«Tôt ou tard, il y aura un séisme d’une magnitude d’environ 7,5 dans cette région», écrivait Frank Hoogerbeets, membre d’un institut de recherche néerlandais le 3 février dernier. Son tweet est accompagné d’une carte, qui montre un épicentre à cheval entre la Syrie et la Turquie.
Trois jours plus tard, la terre tremble. A quelques centaines de kilomètres de ce qui avait été «prédit», à une magnitude de 7,8. La catastrophe est meurtrière: plus de 5000 personnes y ont perdu la vie dans le drame, selon les premiers bilans qui risquent encore d’augmenter.
Prédictions à prendre avec des pincettes
Le message sur Twitter devient viral. L’homme aurait-il vraiment pu prévoir ces terribles séismes? Rien n’est moins sûr, explique le Huffington Post. Le portail français explique que plusieurs indices «appellent à la plus grande prudence». En effet, rien n’affirme que l’institut de recherche dont ferait partie le chercheur, le «Solar System Geometry Survey» (SSGEOS), applique des méthodes scientifiques. Sur son site internet, celui-ci n’est rattaché à aucun organisme de recherche agréé et mentionne qu’il étudie «la géométrie entre les corps célestes liés à l’activité sismique.» Autrement dit, les liens entre la position des planètes et les séismes.
On sait que la position de la Lune influence les marées. Et il existe bien, selon les scientifiques, un faible lien entre les positions de ces «corps célestes» et les séismes, rapporte le Huffington Post. Mais de telles catastrophes restent extrêmement peu probables, explique le site de l’institut géologique des Etats-Unis (USGS). Ainsi, même si on augmente cette probabilité un tout petit peu – il s’agit de fractions de pourcentage –, ce chiffre reste très bas. Il ne serait donc pas possible de prendre des mesures préventives, car le risque d’erreur serait beaucoup trop important.

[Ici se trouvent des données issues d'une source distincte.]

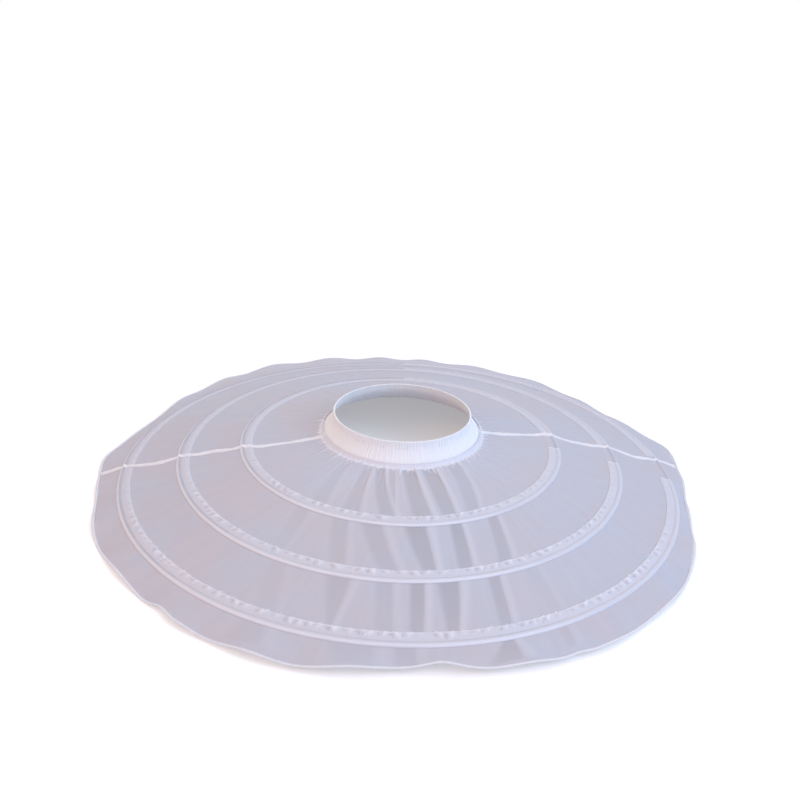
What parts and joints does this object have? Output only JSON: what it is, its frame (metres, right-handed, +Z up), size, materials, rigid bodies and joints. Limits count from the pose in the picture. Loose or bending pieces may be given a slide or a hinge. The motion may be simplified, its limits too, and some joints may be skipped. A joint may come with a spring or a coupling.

De multiples «prédictions»
Alors comment ce pseudoscientifique a-t-il bien pu parvenir à un résultat proche de la vérité? Un article de fact-checking de «Libération» détient peut-être la réponse. Le quotidien français lui avait consacré un papier en 2019. Le Néerlandais avait mis en garde face à un séisme cette année-là. Or, «Libération» notait que les alertes présentes sur ses comptes de réseaux sociaux étaient innombrables: «En faisant autant de prédictions floues, il est assuré de tomber juste de temps en temps», assénait-il.
La plupart des posts paraissent en effet à portée extrêmement large. Il s’agit principalement des «prédictions» du compte du SSGEOS retweetées par Frank Hoogerbeets.
A noter que, pour pallier toute critique, l’institut prenait soin de mentionner à la fin de certaines conclusions qu’il ne s’agit «que d’une estimation» et que le SSGEOS peut «avoir tort». Ce qui est toujours le cas dans ses récentes publications.
«Grande résistance de la communauté scientifique»
Frank Hoogerbeets a donc fait face à de nombreuses attaques. Et comme le Néerlandais semble à nouveau faire le buzz, ce n'est certainement pas terminé.
Comment répond-il à ses détracteurs? Il admet lui-même qu’il y a «une grande résistance de la communauté scientifique concernant l’influence des planètes et de la Lune». Pour justifier sa méthode, il avance plutôt dans un tweet qu’aucune recherche approfondie ne la «réfute». Et cite à l’appui un article la revue scientifique généraliste «Nature» datant de 1959.
En attendant d’avoir plus d’informations et face à l’engouement de la twittosphère, le réseau à l’oiseau bleu a jugé utile d’ajouter une petite note explicative sur un message de Frank Hoogerbeets. Celle-ci précise qu’il n’existe «pas de base scientifique à ces prédictions» et qu’il «y a toujours un risque de tremblement de terre dans les zones de failles actives».